150. These are strong and enduring ties which weigh in favour of revocation. However, the relative weight to be given to these ties is diminished by the fact that the Applicant began offending in 2014, shortly after arriving in Australia.
151. The Tribunal accepts that a decision not to revoke the cancellation of the Applicant's visa would have an impact on the Applicant's immediate family. As the oldest sibling in his mother's household, he has provided practical and financial support for his mother in caring for her young children and especially A who has epilepsy. The continuity of this support has been interrupted by periods of imprisonment and he has now been absent from the family for over two years, due to his sentencing on 6 November 2019 and subsequent immigration detention. His contribution to his family as a role model and 'father figure' is diminished by his extensive involvement in criminal activity and the abuse of alcohol and drugs. On balance, the Tribunal accepts that there would be a negative impact on the Applicant's immediate family members if the cancellation of his visa is not revoked, but it does not give this consideration great weight.

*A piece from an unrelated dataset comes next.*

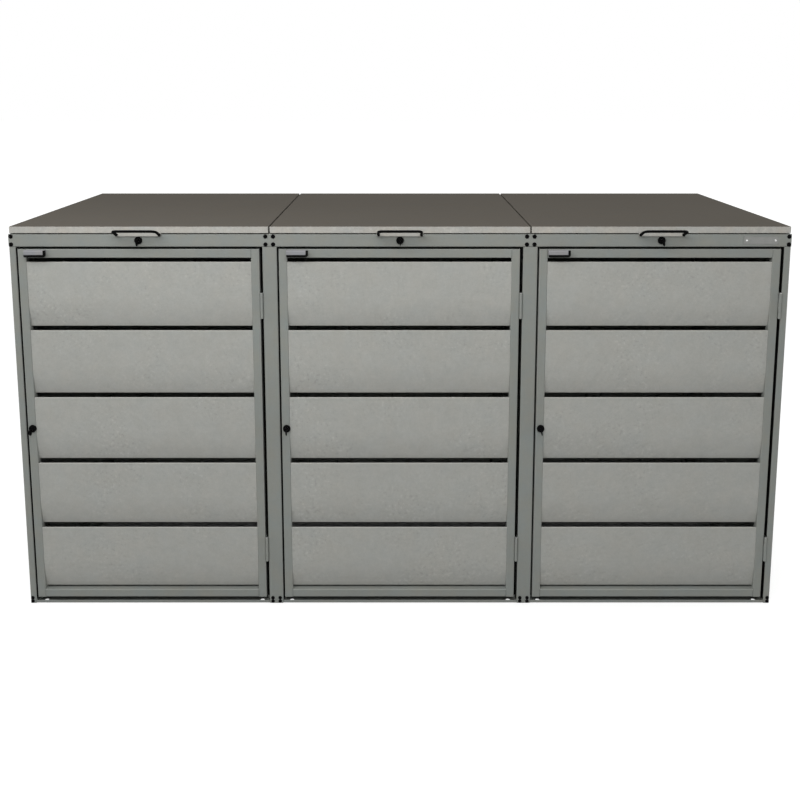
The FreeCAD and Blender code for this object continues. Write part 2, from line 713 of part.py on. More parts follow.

18 Also relevant to the appeal are the Tribunal's comments in paragraph [165] of its reasons where it said:
165. To this consideration can be added the strength of the Applicant's links to Australia. The Applicant has strong extended family links to Australia, has lived here for almost 10 years and has significant community connections through his involvement with the Kuraby Mosque. His family would be negatively impacted if he were deported. This consideration is tempered, somewhat, by the Applicant's offending shortly after arriving in Australia and by his extended time in prison. Nevertheless, the Tribunal gives this consideration substantial weight in favour of revocation.